* Exercise requirements
Identify the lines holding "More" and copy them.

CAD and scene scripts:
┌──

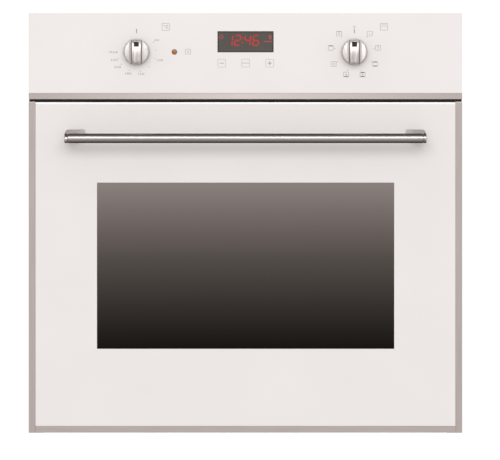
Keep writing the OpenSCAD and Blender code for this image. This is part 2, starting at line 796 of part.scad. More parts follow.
module coil(turns, steps, sides, r, wire, h) {
    rings = turns * steps;
    near = [for (i = [0:rings - 1], k = [0:sides - 1]) let (n = (k + 1) % sides)
        [i * sides + k, i * sides + n, (i + 1) * sides + n]];
    far = [for (i = [0:rings - 1], k = [0:sides - 1]) let (n = (k + 1) % sides)
        [i * sides + k, (i + 1) * sides + n, (i + 1) * sides + k]];
    first = [for (k = [0:sides - 1]) sides - 1 - k];
    last = [for (k = [0:sides - 1]) rings * sides + k];
    polyhedron(coil_ring(turns, steps, sides, r, wire, h), concat(near, far, [first, last]));
}

// Compression springs on the rods
module hinge_springs() color("gainsboro") from_face() at_hinges()
    translate([0, 0, spring_z0 - hinge_z])
        coil(9, 10, 5, coil_r, coil_wire, channel_top - 4 - spring_z0);

// ---- shelves ----

// Wire shelf on the fourth level
module wire_shelf() color("silver") from_face()
    translate([0, rack_y0 + rack_depth / 2, levels[3] + runner_r + clear + loop_r]) {
        wire_loop(2 * rack_x, rack_depth - 2 * loop_r, 14, loop_r);
        for (i = [-8:8])
            translate([i * 22.5, 0, 0.8]) bar_y(grid_r, 3 - rack_depth / 2, rack_depth / 2 - 3);
        for (y = [-110, 110]) translate([0, y, -1.6]) bar_x(grid_r + 0.4, 2 - rack_x, rack_x - 2);
    }

// Enamelled tray on the second level
module baking_tray() color("dimgray") from_face()
    translate([0, rack_y0 + rack_depth / 2, levels[1] + runner_r + clear]) {
        depth = 34;
        difference() {
            union() {
                linear_extrude(sheet) round_rect(2 * (runner_x + 0.8), rack_depth, 16);
                translate([0, 0, -depth]) linear_extrude(depth) round_rect(416, rack_depth - 20, 18);
            }
            translate([0, 0, sheet - depth]) linear_extrude(depth + 4)
                round_rect(416 - 2 * sheet, rack_depth - 20 - 2 * sheet, 18 - sheet);
        }
    }

control_glass();
control_strip();
control_chassis();
clock_module();
timer_housing();
pilot_lamp();
thermostat();
function_switch();
front_frame();
door_seal();
cavity_liner();
insulation();
side_rack_left();
side_rack_right();
grill_element();
bottom_element();
ring_element();
fan_cover();
fan_motor();
lamp_lens();
lamp_holder();
thermostat_bulb();
air_duct();
cooling_motor();
base_panel();
side_panel_left();
side_panel_right();
top_cover();
back_panel();
rear_cover();
terminal_box();
cable_gland();
hinge_arms();
hinge_receivers();
casing_screws();
door_outer_glass();
door_middle_glass();
door_inner_glass();
door_inner_frame();
door_side_trims();
door_bottom_trim();
glass_spacers();
handle_tube();
handle_bracket_left();
handle_bracket_right();
handle_screws();
hinge_channels();
hinge_pins();
hinge_springs();
hinge_rods();
thermostat_knob();
thermostat_pointer();
thermostat_shaft();
function_knob();
function_pointer();
function_shaft();
fan_wheel();
cooling_impeller();
wire_shelf();
baking_tray();
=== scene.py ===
import bpy
import bmesh
import json
import math
from mathutils import Matrix, Vector


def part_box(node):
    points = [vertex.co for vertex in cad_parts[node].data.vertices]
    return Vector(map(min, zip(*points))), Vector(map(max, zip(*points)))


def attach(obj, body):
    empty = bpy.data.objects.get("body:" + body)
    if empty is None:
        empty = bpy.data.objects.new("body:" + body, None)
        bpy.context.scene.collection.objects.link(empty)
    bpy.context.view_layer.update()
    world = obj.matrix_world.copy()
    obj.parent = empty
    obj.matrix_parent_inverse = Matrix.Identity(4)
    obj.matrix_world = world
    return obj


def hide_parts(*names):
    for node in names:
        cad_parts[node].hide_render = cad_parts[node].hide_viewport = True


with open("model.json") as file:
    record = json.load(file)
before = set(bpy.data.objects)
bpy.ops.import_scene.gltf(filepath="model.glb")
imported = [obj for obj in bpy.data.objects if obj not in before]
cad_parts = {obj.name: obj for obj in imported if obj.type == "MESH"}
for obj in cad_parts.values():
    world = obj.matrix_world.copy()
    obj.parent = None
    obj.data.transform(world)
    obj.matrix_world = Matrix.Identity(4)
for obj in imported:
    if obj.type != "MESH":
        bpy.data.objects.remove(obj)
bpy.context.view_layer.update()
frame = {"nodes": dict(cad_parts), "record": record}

MM = 0.001

# ---- the shop's measures, taken from the frame ----

panel_lo, panel_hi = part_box("control_glass")
door_lo, door_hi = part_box("door_outer_glass")
trims_lo, trims_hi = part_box("door_side_trims")
left_dial_lo, left_dial_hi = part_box("thermostat_knob")
right_dial_lo, right_dial_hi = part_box("function_knob")
tube_lo, tube_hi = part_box("handle_tube")
lamp_lo, lamp_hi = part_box("pilot_lamp")

FACE = panel_lo.y
DIAL_Z = (left_dial_lo.z + left_dial_hi.z) / 2
DIAL_X = (right_dial_lo.x + right_dial_hi.x) / 2
DIAL_R = (right_dial_hi.x - right_dial_lo.x) / 2
PILOT_X = (lamp_lo.x + lamp_hi.x) / 2
LENS_R = 3.4 * MM
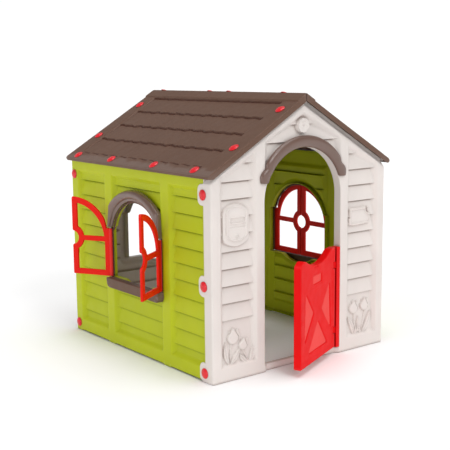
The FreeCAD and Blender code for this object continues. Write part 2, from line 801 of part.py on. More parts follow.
def shutter(name, side, end):
    """Open frame with a round hinge edge, a quarter-round top and a bite at its free edge.
    Drawn closed with the pin at x = 0, then turned on the pin."""
    body = new_body(name)
    thick, wide, bar = cell("shutter_thick"), cell("shutter_wide"), cell("shutter_bar")
    low, shoulder = cell("shutter_low"), cell("shutter_shoulder")
    axis, centre = cell("shutter_axis"), cell("window_centre")
    radius = cell("shutter_radius")
    bite, bite_at = cell("bite_radius"), cell("bite_height")
    inner, ring = radius - bar, bite + bar
    near, knee = 20, 30           # the top starts clear of the window's hood
    crown = centre + leg(radius, axis - wide)
    face = new_sketch(body, "XZ_Plane", thick / 2)
    draw_loop(face, [
        (0, low), (wide, low),
        (wide, bite_at - bite, "cw arc", wide, bite_at), (wide, bite_at + bite),
        (wide, crown, "arc", axis, centre), (knee, centre + leg(radius, axis - knee)),
        (near, shoulder), (0, shoulder)])
    pad(body, face, thick, backwards=True)
    half_rail = 12
    rail_low, rail_high = bite_at - half_rail, bite_at + half_rail
    hinge_bar, post = bar + 3, wide - bar
    holes = new_sketch(body, "XZ_Plane", thick)
    draw_loop(holes, [
        (hinge_bar, low + bar), (post, low + bar),
        (post, bite_at - leg(ring, bar), "cw arc", wide, bite_at),
        (wide - leg(ring, half_rail), rail_low), (hinge_bar, rail_low)])
    draw_loop(holes, [
        (axis - leg(inner, rail_high - centre), rail_high),
        (wide - leg(ring, half_rail), rail_high, "cw arc", wide, bite_at),
        (post, bite_at + leg(ring, bar)),
        (post, centre + leg(inner, axis - post), "arc", axis, centre)])
    pocket(body, holes, thick * 4)
    barrel = new_sketch(body, "XY_Plane", low)
    draw_circle(barrel, 0, 0, BARREL)
    pad(body, barrel, shoulder - low)
    bore = new_sketch(body, "XY_Plane")
    draw_circle(bore, 0, 0, cell("shutter_pin") + cell("pin_clearance"))
    pocket(body, bore, TOOL, backwards=True)
    turn_shutter(body, side, end)


def turn_shutter(body, side, end):
    """Closed, a shutter points from its pin to the middle of the window, along -end.
    The left window's shutters stand open, the right window's are closed."""
    opened = SHUTTER_OPEN["front" if end == LEFT else "back"] if side == LEFT else 0
    closed_angle = 90 if end == LEFT else -90
    angle = closed_angle + opened * side * end
    out = cell("side_face") + cell("shutter_out")
    base = (out * side, cell("shutter_axis") * end)
    body.Placement = Placement(Vector(base[0].value, base[1].value, 0),
                               Rotation(Vector(0, 0, 1), angle))
    bind(body, "Placement.Base.x", base[0])
    bind(body, "Placement.Base.y", base[1])


def window(prefix, side):
    window_arch(prefix + "_window_arch", side)
    window_sill(prefix + "_window_sill", side)
    out = (cell("side_face") + cell("shutter_out")) * side
    for place_name, end in (("front", LEFT), ("back", RIGHT)):
        shutter("%s_shutter_%s" % (prefix, place_name), side, end)
        upright_rod("%s_shutter_%s_pin" % (prefix, place_name), out,
                    cell("shutter_axis") * end, cell("window_low") - PIN_SOCKET,
                    cell("trim_foot"), cell("shutter_pin"))


# ---------------------------------------------------------------- plugs

CORNER_REACH, ROOF_REACH = 6.5, 3.6   # shanks through two skins, and through one


def plug_solid(reach):
    """Domed cap on a short shank, its seat at z = 0."""
    head, rim, dome, shank = 22, 2.5, 7, 8
    crown = (head * head + dome * dome) / (2 * dome)
    ball = Part.makeSphere(crown, Vector(0, 0, rim + dome - crown))
    disc = Part.makeCylinder(head, rim + dome)
    stem = Part.makeCylinder(shank, reach, Vector(0, 0, -reach))
    return ball.common(disc).fuse(stem).removeSplitter()


def plug_group(name, reach, places):
    """One node of equal plugs, each at (point, outward direction)."""
    solids = []
    for point, outward in places:
        solid = plug_solid(reach)
        solid.Placement = Placement(Vector(*point), Rotation(Vector(0, 0, 1),
                                                             Vector(*outward)))
        solids.append(solid)
    group = doc.addObject("Part::Feature", name)
    group.Shape = Part.makeCompound(solids)
    group.Label = name


def corner_plugs():
    heights = [DRIVING[height] for height in PLUG_HEIGHTS]
    front_x = DRIVING["wall_width"] / 2
    for word, side in (("left", LEFT), ("right", RIGHT)):
        plug_group("front_%s_plugs" % word, CORNER_REACH, [
            ((front_x * side, -DRIVING["front_plug"], z), (side, 0, 0)) for z in heights])
        plug_group("back_%s_plugs" % word, CORNER_REACH, [
            ((DRIVING["side_face"] * side, DRIVING["back_plug"], z), (side, 0, 0))
            for z in heights])


def roof_plugs():
    for word, side in (("left", LEFT), ("right", RIGHT)):
        outward = (math.sin(math.radians(PITCH_DEGREES)) * side, 0, COS)
        groups = {"eave": [(EAVE_PLUG, y) for y in EAVE_PLUGS], "verge": RAKE_PLUGS}
        for kind, spots in groups.items():
            plug_group("%s_%s_plugs" % (word, kind), ROOF_REACH, [
                (roof_point(side, s, y, 0), outward) for s, y in spots])
        if side == RIGHT:
            rise = DRIVING["ridge_rise"]
            plug_group("ridge_plugs", ROOF_REACH, [
                (roof_point(side, RIDGE_PLUG, y, rise), outward) for y in RIDGE_PLUGS])


def roof_point(side, distance, y, height):
    """A point on a roof panel, from its distance down the slope and its height over it."""
    x = distance * COS + height * math.sin(math.radians(PITCH_DEGREES))
    z = DRIVING["roof_top"] - distance * COS * TAN + height * COS
    return (x * side, y, z)


# ---------------------------------------------------------------- build and write

front_wall()
back_wall()
side_wall("left_wall", LEFT)
side_wall("right_wall", RIGHT)
roof_panel("left_roof", LEFT)
roof_panel("right_roof", RIGHT)
door_leaf()
door_hinge_post()
upright_rod("door_hinge_pin", cell("door_axis_x"), -cell("door_axis_y"), 60, 440,
            cell("door_pin"))
door_arch()
window("left", LEFT)
window("right", RIGHT)
corner_plugs()
roof_plugs()
doc.recompute()

bad = [o.Name for o in doc.Objects if "Invalid" in o.State or "Error" in o.State]
if bad:
    raise RuntimeError("objects failed to compute: " + ", ".join(bad))
nodes = [o for o in doc.Objects
         if o.isDerivedFrom("PartDesign::Body") or o.TypeId in ("Part::Cylinder", "Part::Feature")]
os.makedirs("parts", exist_ok=True)
for node in nodes:
    if node.Shape.isNull() or not node.Shape.isValid():
        raise RuntimeError("no valid shape: " + node.Label)
for node in nodes:
    node.Shape.exportStep("parts/%s.step" % node.Label)
    print("%-28s %2d solids %9.1f cm3" % (
        node.Label, len(node.Shape.Solids), node.Shape.Volume / 1000))
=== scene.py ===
import contextlib
import math

import bmesh
import bpy
import numpy as np
from mathutils import Matrix, Vector


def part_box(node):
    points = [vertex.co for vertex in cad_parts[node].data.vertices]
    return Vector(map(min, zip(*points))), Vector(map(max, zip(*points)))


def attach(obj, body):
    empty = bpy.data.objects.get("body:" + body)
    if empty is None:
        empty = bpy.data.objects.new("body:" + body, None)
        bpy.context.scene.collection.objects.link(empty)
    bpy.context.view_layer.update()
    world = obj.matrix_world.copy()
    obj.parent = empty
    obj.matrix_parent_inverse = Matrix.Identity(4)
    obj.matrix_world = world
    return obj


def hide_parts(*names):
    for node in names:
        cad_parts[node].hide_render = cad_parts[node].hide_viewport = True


# Plastic playhouse. The drawings of its panels are in millimetres, and every mesh is in
# metres, in the frame's own axes: X along the front wall, Y to the back, Z up.

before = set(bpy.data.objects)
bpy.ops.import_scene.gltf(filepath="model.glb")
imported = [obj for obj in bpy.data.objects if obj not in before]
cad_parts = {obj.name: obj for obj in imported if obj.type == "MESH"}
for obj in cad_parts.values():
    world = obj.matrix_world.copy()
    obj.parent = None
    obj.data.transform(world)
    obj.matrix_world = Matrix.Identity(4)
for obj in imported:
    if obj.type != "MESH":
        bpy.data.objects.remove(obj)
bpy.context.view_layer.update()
MM = 0.001
WELD = 1e-5                         # CAD points this near each other are one, in metres
LEFT, RIGHT = -1, 1


def size_of(node):
    """A CAD node's lowest and highest corner, in millimetres."""
    low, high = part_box(node)
    return np.array(low) / MM, np.array(high) / MM


CLOCK_PROUD = 2                     # the clock stands this far before the front face
(_, front_low_y, _), (HALF_WIDTH, _, GABLE_TOP) = size_of("front_wall")
FRONT_FACE = front_low_y + CLOCK_PROUD
BACK_HALF, BACK_FACE, _ = size_of("back_wall")[1]
(_, SIDE_FRONT, _), (SIDE_FACE, _, SIDE_TOP) = size_of("right_wall")
ROOF_HALF = size_of("right_roof")[1][1]
ROOF_TOP = GABLE_TOP + 15
SLOPE = math.radians(30.5)
TAN, COS, SIN = math.tan(SLOPE), math.cos(SLOPE), math.sin(SLOPE)
ROOF_RUN = 608                      # from the eave up the slope to the ridge
SKIN = 2.6
BOARD_PITCH, FIRST_BOARD = 71.66, 257
BOARD_FOOT, BOARD_HEAD = 10, 22     # depth of a board's bottom and top edge under the face
BAY_SLANT = 0.9                     # slope of a bay's sides


# ---- distances and blends
# Each distance is negative inside its shape, in millimetres, for whole arrays at once.

def soft_min(a, b, width):
    share = np.clip(0.5 + 0.5 * (b - a) / width, 0, 1)
    return b * (1 - share) + a * share - width * share * (1 - share)


def soft_max(a, b, width):
    return -soft_min(-a, -b, width)


def ramp(x, start, end):
    share = np.clip((x - start) / (end - start), 0, 1)
    return share * share * (3 - 2 * share)


def rectangle(x, y, left, low, right, high, corner=0.0):
    across = np.abs(x - (left + right) / 2) - (right - left) / 2 + corner
    up = np.abs(y - (low + high) / 2) - (high - low) / 2 + corner
    outside = np.hypot(np.maximum(across, 0), np.maximum(up, 0))
    return outside + np.minimum(np.maximum(across, up), 0) - corner


def disc(x, y, centre_x, centre_y, radius):
    return np.hypot(x - centre_x, y - centre_y) - radius


def under_line(x, y, point, angle):
    """Distance above a line through point that rises at angle (radians) to the right."""
    return (y - point[1]) * math.cos(angle) - (x - point[0]) * math.sin(angle)


def along(x, y, start, end):
    """Share of the way from start to end, and the distance to the right of that line."""
    dx, dy = end[0] - start[0], end[1] - start[1]
    length = math.hypot(dx, dy)
    share = ((x - start[0]) * dx + (y - start[1]) * dy) / length ** 2
    aside = ((x - start[0]) * dy - (y - start[1]) * dx) / length
    return share, aside, length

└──

* The result
Keep writing the OpenSCAD and Blender code for this image. This is part 2, starting at line 796 of part.scad. More parts follow.
The FreeCAD and Blender code for this object continues. Write part 2, from line 801 of part.py on. More parts follow.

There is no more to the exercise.